OW! Wow! What a mind you have. What a good example of how flexible images can be. Nothing of what you’ve said here seems far-fetched to me, but I can tell you I never thought for a moment about what the boat of What It Is creatures might symbolize. It never occurred to me. I just loved to draw them whereever they would fit. The creature that is an owl to you is a catbird to me. A literal cross between a cat and a bird. The monkey is the meditating monkey I’ve been drawing constantly for a few years, like a toy I like to play with most, and the ghost creature is Stick-Arm Stan. Don’t know much about him except his name and that I like to draw him. He always looks good to me.

These characters, like all characters, show up when you move something around. Even fingers on a keyboard, I suppose. But for me it’s the brush. There is also the magic cephalopod and Sea-Ma the sea demon who is the big multi-eyed blowhard in the book, and brief appearances of Mr. Beak, Mr. Trunk, the ballerina whose dance is always interrupted by something and the Near-Sighted Monkey — these last characters are ones I’ve been drawing more of since What It Is ended. I’m working on a new book and they are in it. It’s called The Near-Sighted Monkey. I’m still putting it together so I don’t know what the book is going to be yet.
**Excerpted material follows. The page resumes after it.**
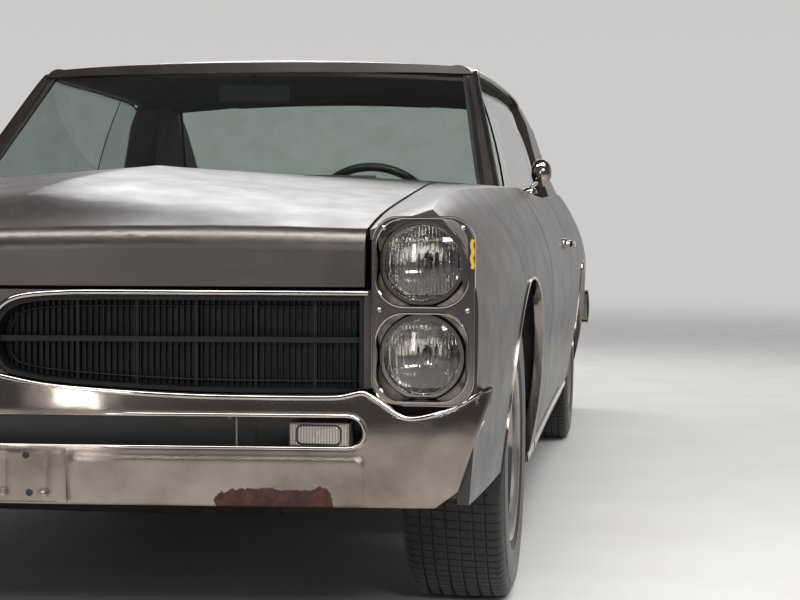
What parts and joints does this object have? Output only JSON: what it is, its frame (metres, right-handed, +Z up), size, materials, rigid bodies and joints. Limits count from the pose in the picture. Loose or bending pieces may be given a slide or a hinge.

These animals and imaginary creatures were certainly not part of my drawing vocabulary before 9/11. Of all things, after 9/11, the only thing I could stand to draw were cute animals. Compulsively. And then when a friend died I found I couldn’t draw anything at all except the meditating monkey. Again, compulsively. What any of it means, I don’t know. — Well, I could make some guesses, but they would be like the kind of fake guesses I made in college when I was writing a paper about the meaning of a story or a poem. Guesses that might make sense but I don’t actually feel. I used to like to think about the meanings of things a lot. But I don’t think about meaning so much any more. I do something similar with these things, but it isn’t thinking. Maybe it’s feeling the meaning. Actually, though, the one thing I do think about a lot is thinking. What the hell is it? And where is it?